**SET TASK**: Lines containing the word "materials" are to be counted; state their number and nothing further.

**DATA SECTION**:
◇ ◇ ◇ ◇
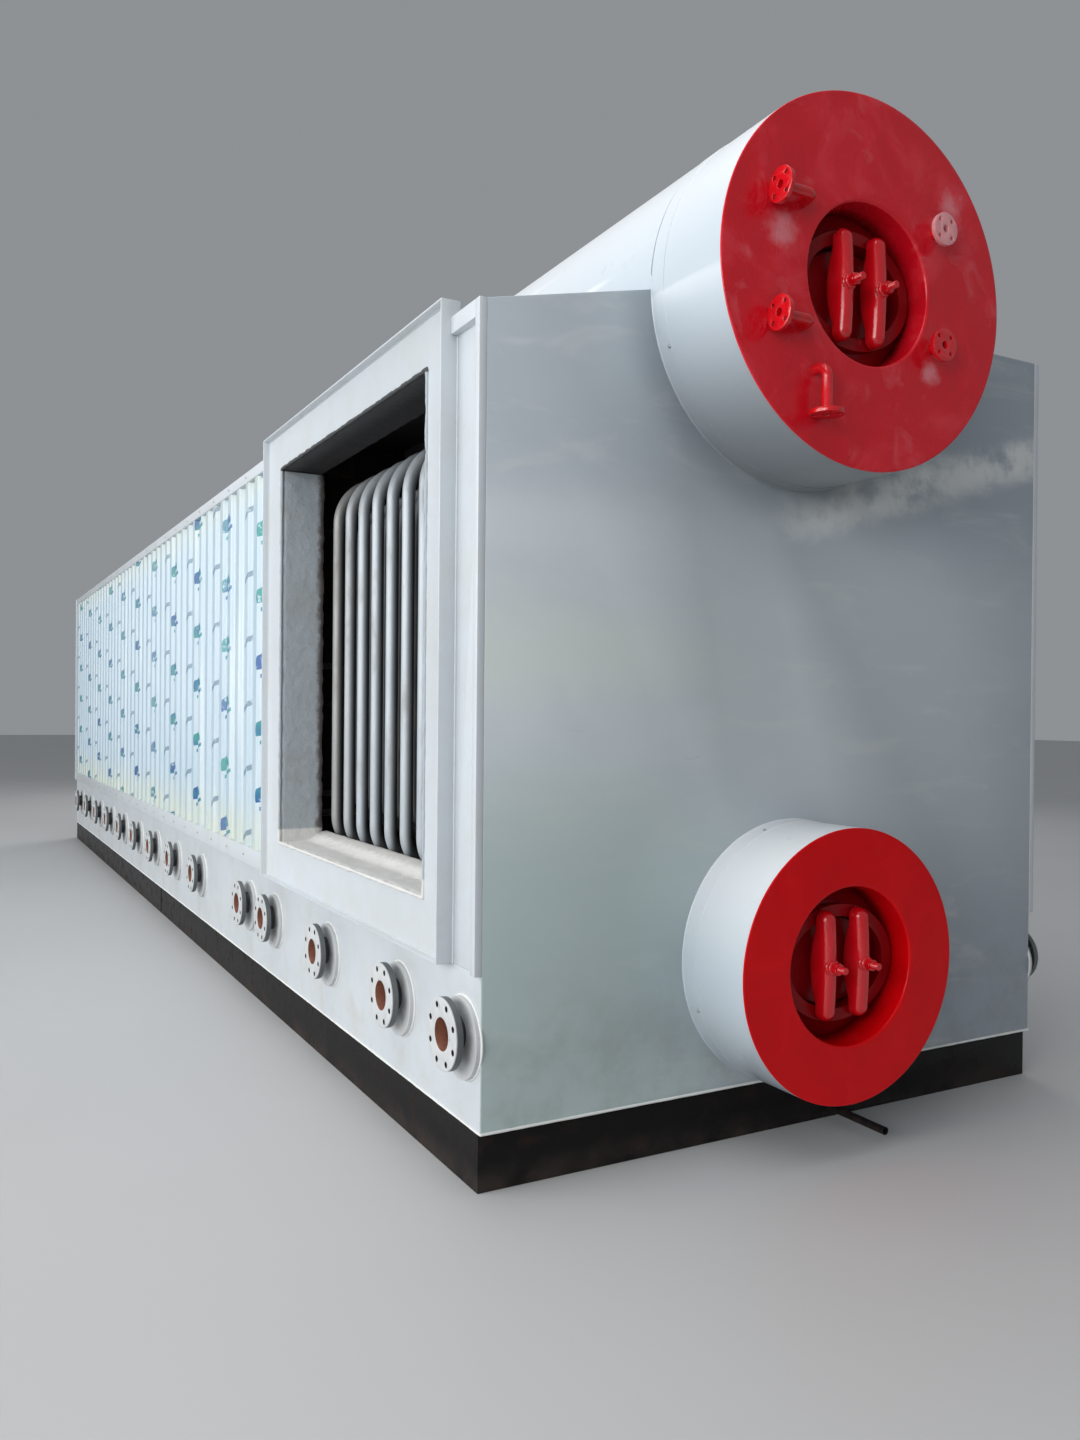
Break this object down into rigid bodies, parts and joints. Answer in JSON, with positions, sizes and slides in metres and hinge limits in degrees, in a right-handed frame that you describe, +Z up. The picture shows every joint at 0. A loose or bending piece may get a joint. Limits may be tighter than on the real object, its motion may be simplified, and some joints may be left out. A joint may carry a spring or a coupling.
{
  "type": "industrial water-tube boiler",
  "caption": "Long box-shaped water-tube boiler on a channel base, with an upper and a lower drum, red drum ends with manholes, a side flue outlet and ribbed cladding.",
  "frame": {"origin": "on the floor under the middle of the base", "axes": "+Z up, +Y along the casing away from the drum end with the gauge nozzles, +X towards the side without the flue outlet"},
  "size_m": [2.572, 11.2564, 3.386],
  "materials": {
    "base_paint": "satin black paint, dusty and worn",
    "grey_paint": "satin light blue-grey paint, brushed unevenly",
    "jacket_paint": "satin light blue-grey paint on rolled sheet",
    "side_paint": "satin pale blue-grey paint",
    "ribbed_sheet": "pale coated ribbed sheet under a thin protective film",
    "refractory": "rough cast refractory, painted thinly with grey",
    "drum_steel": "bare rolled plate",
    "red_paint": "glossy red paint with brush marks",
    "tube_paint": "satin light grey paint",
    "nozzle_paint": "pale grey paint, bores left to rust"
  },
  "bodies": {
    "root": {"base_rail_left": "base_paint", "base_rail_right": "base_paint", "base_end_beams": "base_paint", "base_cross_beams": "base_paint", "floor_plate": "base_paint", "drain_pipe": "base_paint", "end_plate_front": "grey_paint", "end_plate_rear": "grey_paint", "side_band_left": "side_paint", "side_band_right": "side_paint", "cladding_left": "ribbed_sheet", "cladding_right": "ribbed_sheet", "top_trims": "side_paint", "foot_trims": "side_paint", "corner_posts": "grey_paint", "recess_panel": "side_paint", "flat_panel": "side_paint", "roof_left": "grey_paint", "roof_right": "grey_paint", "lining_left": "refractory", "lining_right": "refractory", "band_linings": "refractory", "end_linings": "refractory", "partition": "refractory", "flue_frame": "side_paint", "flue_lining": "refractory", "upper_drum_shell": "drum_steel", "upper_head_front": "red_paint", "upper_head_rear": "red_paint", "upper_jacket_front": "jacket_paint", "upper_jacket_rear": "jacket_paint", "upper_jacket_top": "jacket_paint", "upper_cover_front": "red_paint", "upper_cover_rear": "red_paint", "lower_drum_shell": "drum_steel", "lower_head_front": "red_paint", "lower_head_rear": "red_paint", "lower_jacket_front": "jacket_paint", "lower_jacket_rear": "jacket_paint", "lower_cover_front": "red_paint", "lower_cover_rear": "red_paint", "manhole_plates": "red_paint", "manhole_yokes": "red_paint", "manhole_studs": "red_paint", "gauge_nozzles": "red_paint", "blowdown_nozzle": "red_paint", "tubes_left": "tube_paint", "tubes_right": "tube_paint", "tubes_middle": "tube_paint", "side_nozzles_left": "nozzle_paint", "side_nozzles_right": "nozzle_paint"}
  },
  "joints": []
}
◇ ◇ ◇ ◇
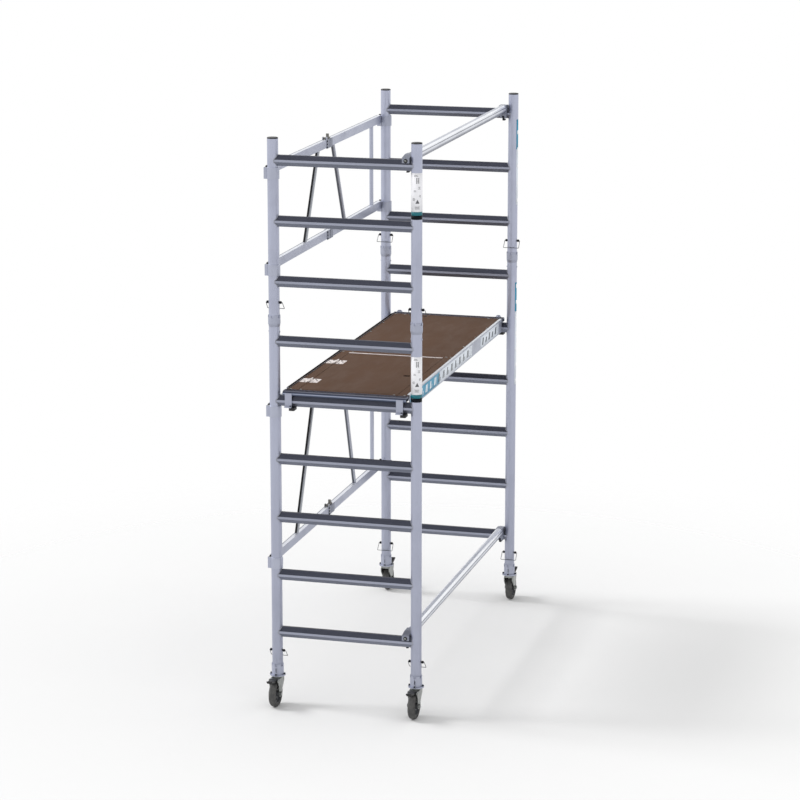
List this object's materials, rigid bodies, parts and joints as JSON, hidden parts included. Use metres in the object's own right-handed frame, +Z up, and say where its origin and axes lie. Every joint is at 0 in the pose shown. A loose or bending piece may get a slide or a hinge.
◇ ◇ ◇ ◇
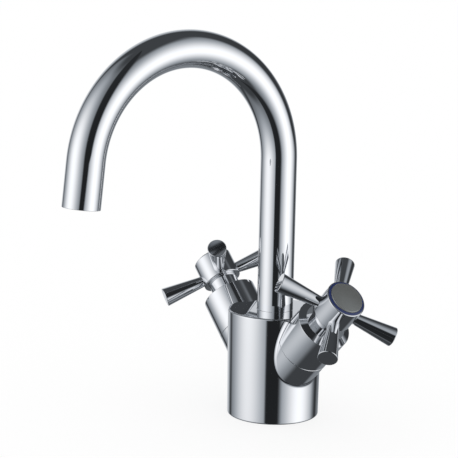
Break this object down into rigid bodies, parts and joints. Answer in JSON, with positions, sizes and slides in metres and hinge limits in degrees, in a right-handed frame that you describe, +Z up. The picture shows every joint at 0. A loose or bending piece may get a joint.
◇ ◇ ◇ ◇
**WRITTEN RESPONSE**: 2